On a Rule 12(b)(6) motion to dismiss, this Court accepts as true all the allegations in the complaint and construes them in the light most favorable to the plaintiff. Jackson v. Bellsouth Telecomms., 372 F.3d 1250, 1262 (11th Cir. 2004). Further, this Court favors the plaintiff with all reasonable inferences from the allegations in the complaint. Stephens v. Dep't of Health & Human Servs., 901 F.2d 1571, 1573 (11th Cir. 1990) ("On a motion to dismiss, the facts stated in [the] complaint and all reasonable inferences therefrom are taken as true."). However, the Supreme Court explains that: While a complaint attacked by a Rule 12(b)(6) motion to dismiss does not need detailed factual allegations, a plaintiff's obligation to provide the grounds of his entitlement to relief requires more than labels and conclusions, and a formulaic recitation of the elements of a cause of action will not do. Factual allegations must be enough to raise a right to relief above the speculative level.

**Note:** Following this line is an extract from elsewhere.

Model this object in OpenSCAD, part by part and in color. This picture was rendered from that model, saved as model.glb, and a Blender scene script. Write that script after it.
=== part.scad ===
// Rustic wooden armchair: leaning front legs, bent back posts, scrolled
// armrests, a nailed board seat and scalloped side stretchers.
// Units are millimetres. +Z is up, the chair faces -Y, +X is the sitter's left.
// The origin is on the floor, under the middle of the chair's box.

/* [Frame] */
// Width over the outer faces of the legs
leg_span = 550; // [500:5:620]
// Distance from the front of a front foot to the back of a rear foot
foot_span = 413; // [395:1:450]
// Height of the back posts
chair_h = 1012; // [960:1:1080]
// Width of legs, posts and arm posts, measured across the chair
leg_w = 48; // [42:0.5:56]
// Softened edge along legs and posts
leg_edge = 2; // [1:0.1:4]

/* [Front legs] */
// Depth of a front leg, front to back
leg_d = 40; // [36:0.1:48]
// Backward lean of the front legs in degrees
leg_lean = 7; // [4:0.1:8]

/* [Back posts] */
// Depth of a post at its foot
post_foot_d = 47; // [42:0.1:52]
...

Bell Atl. Corp. v. Twombly, 550 U.S. 544, 555 (2007)(internal citations omitted). Further, courts are not "bound to accept as true a legal conclusion couched as a factual allegation." Papasan v. Allain, 478 U.S. 265, 286 (1986).

III. Analysis

As a threshold matter, the Court notes that it has granted Williams considerable leniency due to his status as a pro se litigant and has not held his pleadings to the same standard as an attorney. Nevertheless, several of Williams's claims are due to be dismissed.

A. Title VII Claims
1. Administrative Remedies

Defendants launch a factual attack on Williams's Title VII gender discrimination and retaliation claims under Rule 12(b)(1), Fed. R. Civ. P., arguing that Williams failed to exhaust administrative remedies with respect to these claims. "Before a plaintiff may file a charge of discrimination under Title VII, he must timely pursue and exhaust his administrative remedies." Botelho v. Johanns, 353 F. App'x 295, at *5 (11th Cir. 2009).

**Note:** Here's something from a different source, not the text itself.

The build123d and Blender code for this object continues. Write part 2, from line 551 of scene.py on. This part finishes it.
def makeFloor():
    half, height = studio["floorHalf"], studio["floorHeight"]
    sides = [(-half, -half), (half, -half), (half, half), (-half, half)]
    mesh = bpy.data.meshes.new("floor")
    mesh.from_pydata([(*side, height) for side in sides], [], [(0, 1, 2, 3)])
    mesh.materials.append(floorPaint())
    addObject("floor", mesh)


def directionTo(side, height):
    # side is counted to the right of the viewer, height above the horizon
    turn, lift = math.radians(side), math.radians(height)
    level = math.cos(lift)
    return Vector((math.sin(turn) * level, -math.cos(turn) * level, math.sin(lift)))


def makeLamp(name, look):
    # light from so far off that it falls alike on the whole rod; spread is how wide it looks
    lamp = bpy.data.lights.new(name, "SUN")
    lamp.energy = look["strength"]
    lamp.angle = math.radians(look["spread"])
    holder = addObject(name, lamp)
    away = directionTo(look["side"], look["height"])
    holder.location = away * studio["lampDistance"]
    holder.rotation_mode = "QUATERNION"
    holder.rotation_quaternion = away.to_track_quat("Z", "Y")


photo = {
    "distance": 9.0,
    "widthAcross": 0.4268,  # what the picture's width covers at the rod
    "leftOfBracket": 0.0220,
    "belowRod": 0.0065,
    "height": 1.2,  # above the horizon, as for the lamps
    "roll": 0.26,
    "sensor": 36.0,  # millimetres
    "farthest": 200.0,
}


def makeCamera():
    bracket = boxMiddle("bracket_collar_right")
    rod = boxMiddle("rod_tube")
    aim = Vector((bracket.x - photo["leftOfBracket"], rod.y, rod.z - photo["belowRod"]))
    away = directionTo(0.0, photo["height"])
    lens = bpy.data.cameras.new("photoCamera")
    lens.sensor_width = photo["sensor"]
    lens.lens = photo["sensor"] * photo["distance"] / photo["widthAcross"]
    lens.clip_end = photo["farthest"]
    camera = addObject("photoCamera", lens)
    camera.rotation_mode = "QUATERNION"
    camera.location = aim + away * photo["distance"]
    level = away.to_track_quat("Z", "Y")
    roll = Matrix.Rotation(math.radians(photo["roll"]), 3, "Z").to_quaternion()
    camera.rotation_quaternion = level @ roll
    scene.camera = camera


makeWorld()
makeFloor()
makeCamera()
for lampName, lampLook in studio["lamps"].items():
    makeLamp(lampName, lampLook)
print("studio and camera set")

The Federal Regulations require that an "aggrieved person must initiate contact with a Counselor within 45 days of the date of the matter alleged to be discriminatory, or in the case of personnel action, within 45 days of the effective date of the action." 29 C.F.R. § 1614.105(a)(1). "Under Tile VII . . . federal employees are required to initiate administrative review of any alleged discriminatory or retaliatory conduct with the appropriate agency within 45 days of the alleged discriminatory act." Shiver v. Chertoff, 549 F.3d 1342, 1344 (11th Cir. 2008). "Generally, when the claimant does not initiate contact within the 45-day charging period, the claim is barred for failure to exhaust administrative remedies." Id. (citing Brown v. Snow, 440 F.3d 1259, 1264-65 (11th Cir. 2006)).

There is a logical distinction between Williams's Title VII discrimination claims relating to the position for which he was interviewed and was not hired and the positions that were withdrawn. The Court will therefore address these divergent claims separately, although they are lumped together in counts four and five of Williams's complaint.

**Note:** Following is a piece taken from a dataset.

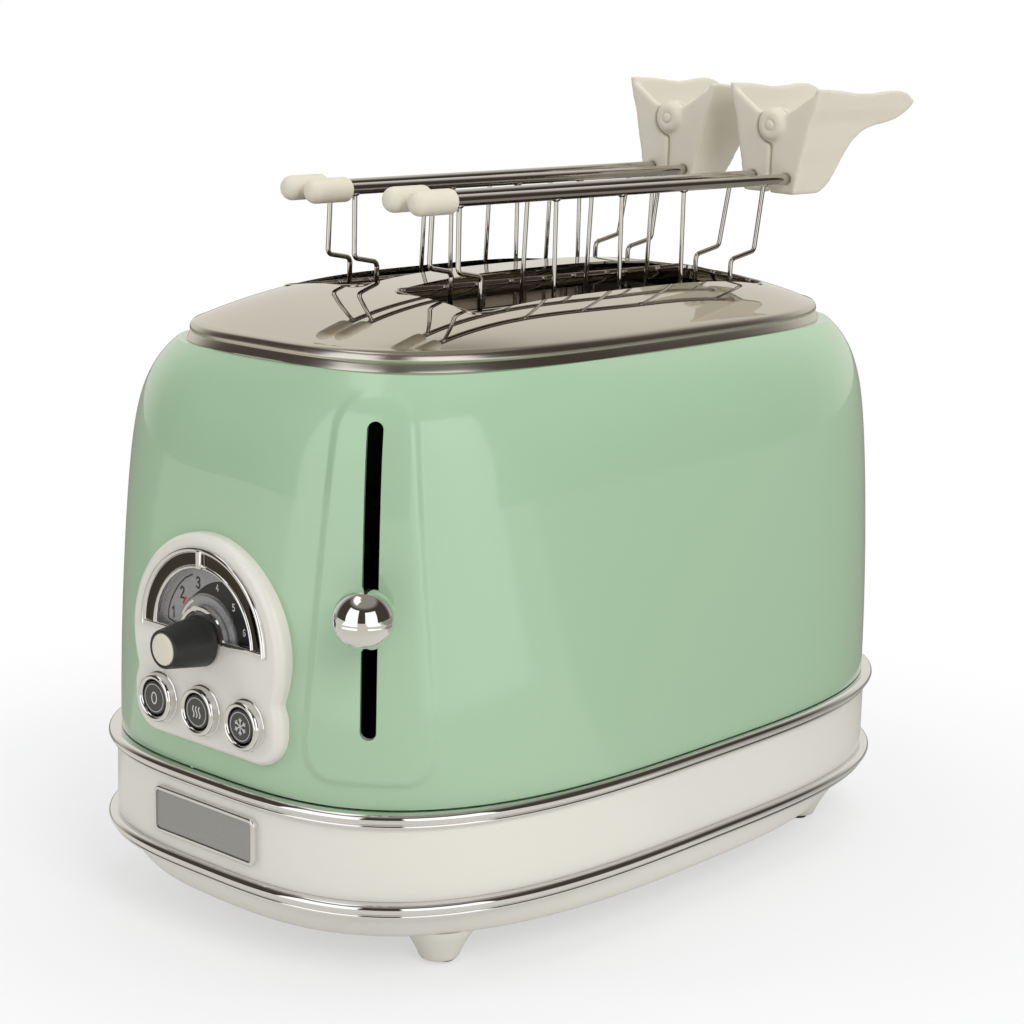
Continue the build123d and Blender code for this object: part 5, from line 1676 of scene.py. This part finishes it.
# Panel and registration


PIECES = (
    TOASTER_OT_paint_nodes,
    TOASTER_OT_shell,
    TOASTER_OT_steel_top,
    TOASTER_OT_slot_collars,
    TOASTER_OT_chrome_rings,
    TOASTER_OT_base_band,
    TOASTER_OT_cream_feet,
    TOASTER_OT_lever_ball,
    TOASTER_OT_control_panel,
    TOASTER_OT_dial_frame,
    TOASTER_OT_dial_print,
    TOASTER_OT_knob,
    TOASTER_OT_button_rings,
    TOASTER_OT_button_marks,
    TOASTER_OT_cages,
    TOASTER_OT_caps,
    TOASTER_OT_grips,
    TOASTER_OT_tong_pins,
    TOASTER_OT_bread_guides,
    TOASTER_OT_heater_windings,
    TOASTER_OT_lift_spring,
    TOASTER_OT_stage,
)
SETTINGS = {
    "toaster_body": ToasterBodySizes,
    "toaster_tongs": ToasterTongSizes,
    "toaster_colours": ToasterColours,
    "toaster_stage": ToasterStageSettings,
}


class TOASTER_PT_sidebar(bpy.types.Panel):
    """Buttons for the pieces and fields for their sizes and colours"""

    bl_label = "Toaster"
    bl_idname = "TOASTER_PT_sidebar"
    bl_space_type = "VIEW_3D"
    bl_region_type = "UI"
    bl_category = "Toaster"

    def draw(self, context):
        for name, group in SETTINGS.items():
            box = self.layout.box()
            for field in group.__annotations__:
                box.prop(getattr(context.scene, name), field)
        for piece in PIECES:
            self.layout.operator(piece.bl_idname)


def register():
    for name, group in SETTINGS.items():
        bpy.utils.register_class(group)
        setattr(bpy.types.Scene, name, bpy.props.PointerProperty(type=group))
    for piece in PIECES:
        bpy.utils.register_class(piece)
    bpy.utils.register_class(TOASTER_PT_sidebar)


def unregister():
    bpy.utils.unregister_class(TOASTER_PT_sidebar)
    for piece in reversed(PIECES):
        bpy.utils.unregister_class(piece)
    for name, group in SETTINGS.items():
        delattr(bpy.types.Scene, name)
        bpy.utils.unregister_class(group)


def main():
    register()
    for piece in PIECES:
        group, action = piece.bl_idname.split(".")
        getattr(getattr(bpy.ops, group), action)()


if __name__ == "__main__":
    main()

a. Regulatory Program Specialist

Concerning Title VII gender discrimination and retaliation, Williams admits that he did not exhaust his administrative remedies with respect to the position for which he was interviewed (the Regulatory Program Specialist position: vacancy announcement 09-011 32 TC 02). Specifically, Williams indicates in the complaint that he "timely filed EEO complaints against the IRS and the GSA for the positions identified in the Complaint, except for...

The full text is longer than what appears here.